Bir diğer İslamcı yazar Yusuf Kaplan da zaman zaman yazığı yazılarda ve açıklamalarında tüm kötülükleri laik eğitim sistemine bağlar. İktidarlardan bağımsız olarak bitmeyen bir “Batı kuşatması” altında olduğumuzu iddia eder. Hatta laiklere “beyinsiz” dediğini bile duyduk. Bu arada “Sağcılık suçtur” diyen Enver Aysever’in şimdi hapiste gün saydığını da not edelim. Neyse, konu dağılmasın. Kaplan’ın yaklaşımı, Taşgetiren’den farklı olarak, iktidar dönemlerindeki başarısızlıkları “karşı mahalleye” yüklediği bir günah çıkarma olarak değerlendirilebilir. Esasen AKP de geçmişten geleceğe bu insanların kafalarındaki iktidar modelini sunmuyor. Ancak gerek mahalli mensubiyetlerinin aynı olması gerekse ehvenişer olarak görüyor olmaları sebebiyle daha fazlasını söylemekten imtina ediyorlar. Daha fazlasını söyleyebilen Dilipak’ın zaman zaman kendi mahallesince nasıl linç edildiğini görüyoruz.

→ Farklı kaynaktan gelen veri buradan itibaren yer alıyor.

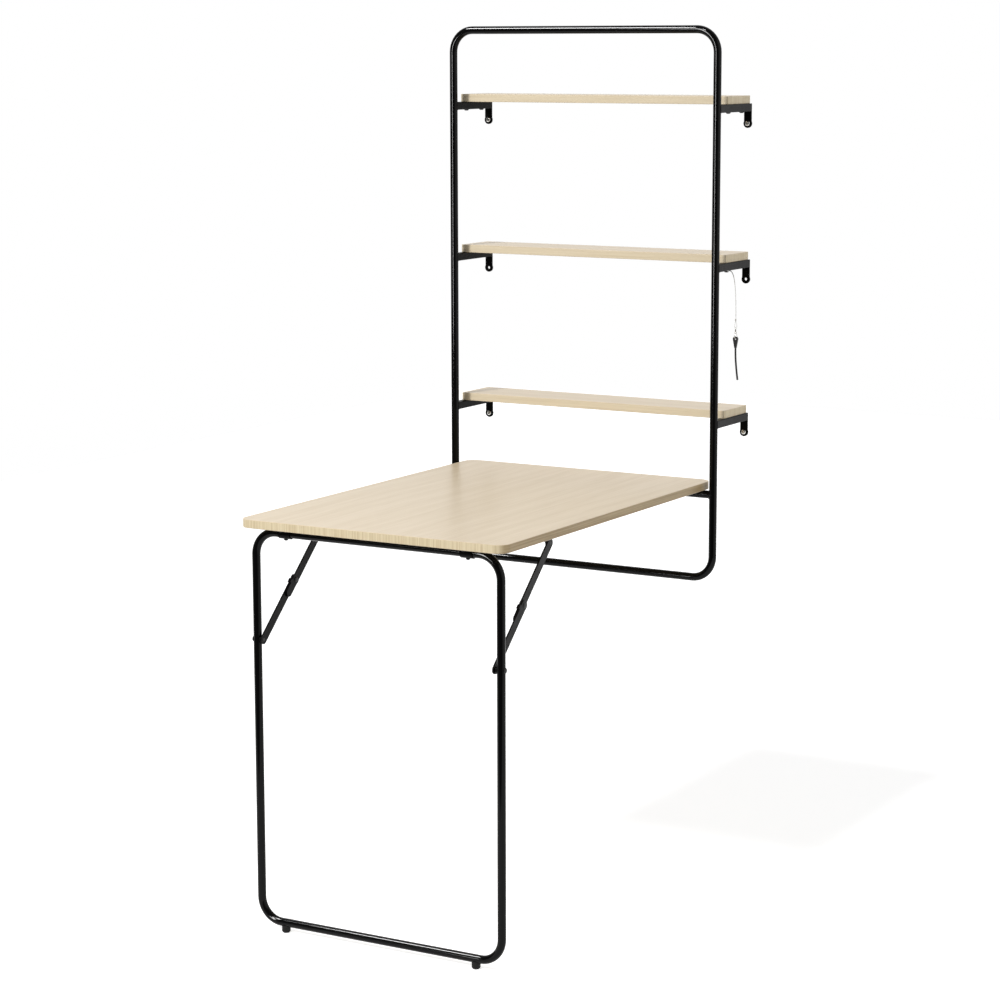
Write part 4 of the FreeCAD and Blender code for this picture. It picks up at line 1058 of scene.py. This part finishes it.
def add_floor():
    """A floor under the table's feet that takes its shadow."""
    shape = bmesh.new()
    bmesh.ops.create_grid(shape, x_segments=2, y_segments=2, size=FLOOR_REACH)
    bmesh.ops.translate(shape, verts=shape.verts, vec=(0, FLOOR_FRONT + FLOOR_REACH, FLOOR_Z))
    floor = new_object("floor", smooth_mesh("floor", shape))
    floor.data.materials.append(floor_look())


def add_sun(name, towards, strength, softness, shiny):
    """Even light from a direction, softened over that many degrees, with or without its gloss."""
    sun = bpy.data.lights.new(name, "SUN")
    sun.energy = strength
    sun.angle = math.radians(softness)
    item = new_object(name, sun)
    item.visible_glossy = shiny
    item.matrix_world = Vector(towards).to_track_quat("Z", "Y").to_matrix().to_4x4()


def chosen_nodes(name, wanted):
    """A collection of the CAD nodes whose name passes a test."""
    group = bpy.data.collections.new(name)
    for node_name, node in frame["nodes"].items():
        if wanted(node_name):
            group.objects.link(node)
    return group


def add_softbox(name, place, aim, size, watts, wanted):
    """A softbox that faces a point. With a test of node names, it makes highlights on those."""
    lamp = bpy.data.lights.new(name, "AREA")
    lamp.shape = "RECTANGLE"
    lamp.size, lamp.size_y = size
    lamp.energy = watts
    item = new_object(name, lamp)
    item.visible_camera = False
    if wanted:
        item.visible_diffuse = False
        item.light_linking.receiver_collection = chosen_nodes(f"lit_by_{name}", wanted)
    turn = (Vector(aim) - Vector(place)).to_track_quat("-Z", "Y")
    item.matrix_world = Matrix.Translation(place) @ turn.to_matrix().to_4x4()


# ---------------------------------------------------------------- the scene

add_camera()
looks = make_looks()
add_lanyard()
dress_nodes()
for screw_node, screw_facts in SCREWS.items():
    add_screws(screw_node, *screw_facts)
for rivet_node, rivet_facts in RIVETS.items():
    add_rivets(rivet_node, *rivet_facts)
add_wall_screws()
add_weld_beads()

add_world()
add_floor()
for sun_name, sun_facts in SUNS.items():
    add_sun(sun_name, *sun_facts)
for box_name, box_facts in SOFTBOXES.items():
    add_softbox(box_name, *box_facts)
bpy.context.scene.view_settings.view_transform = "Standard"
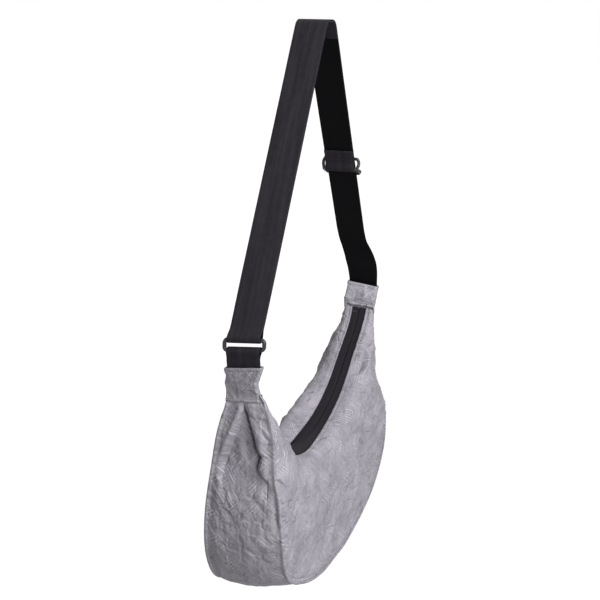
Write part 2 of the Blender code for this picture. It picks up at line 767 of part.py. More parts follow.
BAR_RADIUS = ADJUSTER_BAR / 2
CENTRE_BAR_RADIUS = ADJUSTER_CENTRE_BAR / 2
END_BAR_X = WEBBING_THICK / 2 + GAP + BAR_RADIUS
SEWN_X = -LAYER_PITCH
CENTRE_BAR_X = SEWN_X - WEBBING_THICK / 2 - GAP - CENTRE_BAR_RADIUS


def strap_adjuster(collection, tools, finish):
    """Tri-glide: two end bars over the strap, side lobes, and a centre bar behind it."""
    side_y = WEBBING_WIDTH / 2 + ADJUSTER_SIDE_ROOM + BAR_RADIUS
    end_z = ADJUSTER_LENGTH / 2
    turn_y = WEBBING_WIDTH / 2 - BAR_RADIUS
    right = [
        (END_BAR_X, turn_y, end_z),
        (END_BAR_X, side_y, end_z * SHOULDER_SHARE),
        (0.0, side_y + ADJUSTER_LOBE, end_z * LOBE_SHARE),
        (CENTRE_BAR_X, side_y, 0.0),
        (0.0, side_y + ADJUSTER_LOBE, -end_z * LOBE_SHARE),
        (END_BAR_X, side_y, -end_z * SHOULDER_SHARE),
        (END_BAR_X, turn_y, -end_z),
    ]
    left = [(x, -y, z) for x, y, z in right[::-1]]
    frame = mesh_from_curve(tube("strap_adjuster", smooth_loop(right + left), ADJUSTER_BAR,
                                 collection, finish, True))
    bar_points = [(CENTRE_BAR_X, -side_y, 0.0), (CENTRE_BAR_X, side_y, 0.0)]
    bar = mesh_from_curve(tube("adjuster_centre_bar", bar_points, ADJUSTER_CENTRE_BAR, tools, finish, False))
    for piece in (frame, bar):
        on_far_run(piece)
    join_pieces(frame, [bar])
    return frame


def sewn_end(collection, finish):
    """Strap end looped round the adjuster's centre bar, its tail sewn back on itself."""
    loop_radius = CENTRE_BAR_RADIUS + GAP + WEBBING_THICK / 2
    tail_x = SEWN_X - LAYER_PITCH
    path = [(SEWN_X, SEWN_LEAD), (SEWN_X, loop_radius)]
    path += arc((CENTRE_BAR_X, 0.0), loop_radius, 0.0, -math.pi, 2 * ARC_STEPS)
    path += ease((CENTRE_BAR_X - loop_radius, 0.0), (tail_x, SEWN_SHUT))
    path += [(tail_x, SEWN_SHUT), (tail_x, SEWN_TAIL)]
    end = mesh_from_curve(ribbon("strap_sewn_end", path, WEBBING_THICK, WEBBING_WIDTH, collection, finish))
    end.data.transform(end.matrix_world)
    end.matrix_world.identity()
    on_far_run(end)
    return end


def return_run(collection, finish):
    """Straight inner layer between the apex and the sewn end."""
    start = APEX_LEAF + GAP
    length = ADJUSTER_DOWN - SEWN_LEAD - GAP - start
    half = (WEBBING_THICK / 2, WEBBING_WIDTH / 2, length / 2)
    strip = block("strap_return_run", (-half[0], -half[1], -half[2]), half, collection, finish)
    place = far_run_point(start + length / 2, INNER_OFFSET)
    strip.location = (place.x, 0.0, place.y)
    strip.rotation_euler = (0.0, -FAR_LEAN, 0.0)
    return strip


def clear_scene():
    """Empty the scene so that the script can be run again."""
    for old in list(bpy.data.objects):
        bpy.data.objects.remove(old)


def main():
    """Build every sub-part of the bag."""
    clear_scene()
    parts = bpy.data.collections.new("crescent_crossbody_bag")
    tools = bpy.data.collections.new("cutting_tools")
    for made in (parts, tools):
        bpy.context.scene.collection.children.link(made)

    nylon = material("crinkled_nylon", (0.30, 0.29, 0.31), 0.6)
    webbing = material("black_webbing", (0.018, 0.017, 0.019), 0.45)
    zip_black = material("black_zip_tape", (0.014, 0.013, 0.015), 0.5)
    coil_black = material("black_zip_coil", (0.012, 0.012, 0.012), 0.35)
    binding_black = material("black_binding", (0.02, 0.02, 0.02), 0.7)
    plastic = material("black_acetal", (0.01, 0.01, 0.01), 0.3)
    zinc = material("black_painted_zinc", (0.012, 0.012, 0.012), 0.3)

    side_panel("front_panel", -1.0, parts, nylon)
    side_panel("back_panel", 1.0, parts, nylon)
    gusset(parts, nylon)
    seam_binding("seam_binding_front", -1.0, parts, binding_black)
    seam_binding("seam_binding_back", 1.0, parts, binding_black)
    zip_strips(parts, zip_black, coil_black)
    zip_stops(parts, zinc)
    zip_slider(parts, tools, zinc)
    zip_pull(parts, tools, zinc)

    strap_tab("tab_near", -1.0, 2, parts, tools, nylon)
    strap_tab("tab_far", 1.0, 1, parts, tools, nylon)
    ribbon("strap_webbing", strap_path(), WEBBING_THICK, WEBBING_WIDTH, parts, webbing)
    ribbon("ring_loop_webbing", ring_loop_path(), WEBBING_THICK, WEBBING_WIDTH, parts, webbing)
    return_run(parts, webbing)
    sewn_end(parts, webbing)
    strap_ring(parts, plastic)
    strap_adjuster(parts, tools, plastic)


main()
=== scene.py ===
# %% [markdown]
# # A crescent crossbody bag in crinkled nylon
#
# The bag is three soft pieces of cloth sewn to each other: a front panel, a back panel and one
# long gusset between them. A curved zip closes the top, a folded tab at each end holds black
# webbing, and a ring and a sliding adjuster join the strap. The rigid model of the same bag is
# loaded first. It says where everything goes, and the soft pieces are built around it.

# %% Load the frame
import json
import math
from functools import partial

import bmesh
import bpy
import numpy as np
from mathutils import Matrix, Vector, noise


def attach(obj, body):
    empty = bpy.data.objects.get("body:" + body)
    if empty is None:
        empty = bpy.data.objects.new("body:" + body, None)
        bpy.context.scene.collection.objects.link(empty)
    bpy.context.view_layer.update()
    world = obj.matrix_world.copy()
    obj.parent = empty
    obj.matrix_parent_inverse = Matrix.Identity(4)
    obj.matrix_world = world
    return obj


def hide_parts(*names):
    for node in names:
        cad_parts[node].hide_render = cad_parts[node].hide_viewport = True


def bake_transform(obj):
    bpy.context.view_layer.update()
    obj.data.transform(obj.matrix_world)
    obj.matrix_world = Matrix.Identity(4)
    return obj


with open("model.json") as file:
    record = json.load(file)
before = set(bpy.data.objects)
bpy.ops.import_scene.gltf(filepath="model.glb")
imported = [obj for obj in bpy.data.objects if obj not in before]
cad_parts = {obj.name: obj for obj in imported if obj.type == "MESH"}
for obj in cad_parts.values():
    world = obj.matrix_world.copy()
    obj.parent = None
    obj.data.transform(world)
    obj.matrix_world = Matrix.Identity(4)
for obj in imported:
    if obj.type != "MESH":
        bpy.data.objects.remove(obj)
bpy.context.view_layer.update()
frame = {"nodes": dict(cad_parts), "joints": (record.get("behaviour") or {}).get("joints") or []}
MM = 0.001
FRONT, BACK = -1.0, 1.0  # the sides of the bag, by the sign of y
SIDES = (("front", FRONT), ("back", BACK))

# %% [markdown]
# ## The camera
#
# A camera was fitted to the outline of the bag and its strap. It stands a little over a metre
# away at the ring's end, looks slightly down, and leans by about a degree. Its place is written
# in the bag's own axes, so the picture's framing is a fact of the scene and not of a lens shift.

# %% Camera
CAMERA_PLACE = (-1.13725, -0.4260, -0.0039)
YAW, TILT, ROLL = map(math.radians, (-68.93, 14.85, 1.25))
FOCAL_PIXELS = 1036.6
PICTURE_PIXELS = 600
SENSOR = 36.0


def link_object(name, data):
    """A new object in the scene."""
    made = bpy.data.objects.new(name, data)
    bpy.context.scene.collection.objects.link(made)
    return made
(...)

AKP iktidarı, 1980 sonrasında Özal ile başlayan neoliberal siyaset müessesesinin devamıdır. Sosu veya makyajı farklı da olsa dayattığı kültürel ve sosyolojik motif; tüketim pompalayan bir anlayışın tezahürüdür. Yurtdışında okuyan oğlu Erdal İnönü’ye otomobil alması için para gönderemeyeceğini söyleyen savaş kazanmış devlet başkanlarının veya çocuğuna iltimas geçildiği düşünülmesin diye Can Yücel yerine Gazi Yaşargil’i devlet bursu ile yurtdışına gönderen Milli Eğitim Bakanlarının dönemi kapanmıştır.

Hülasa muhayyilelerindeki nesli yaratmak isteyenler toplumu provoke etmek veya camilerde şov yapmak yerine, İslam’daki eşitlik ilkesinden yola çıkarak topluma örnek olsalardı ideallerine yaklaşmak için bir şansları olabilirdi.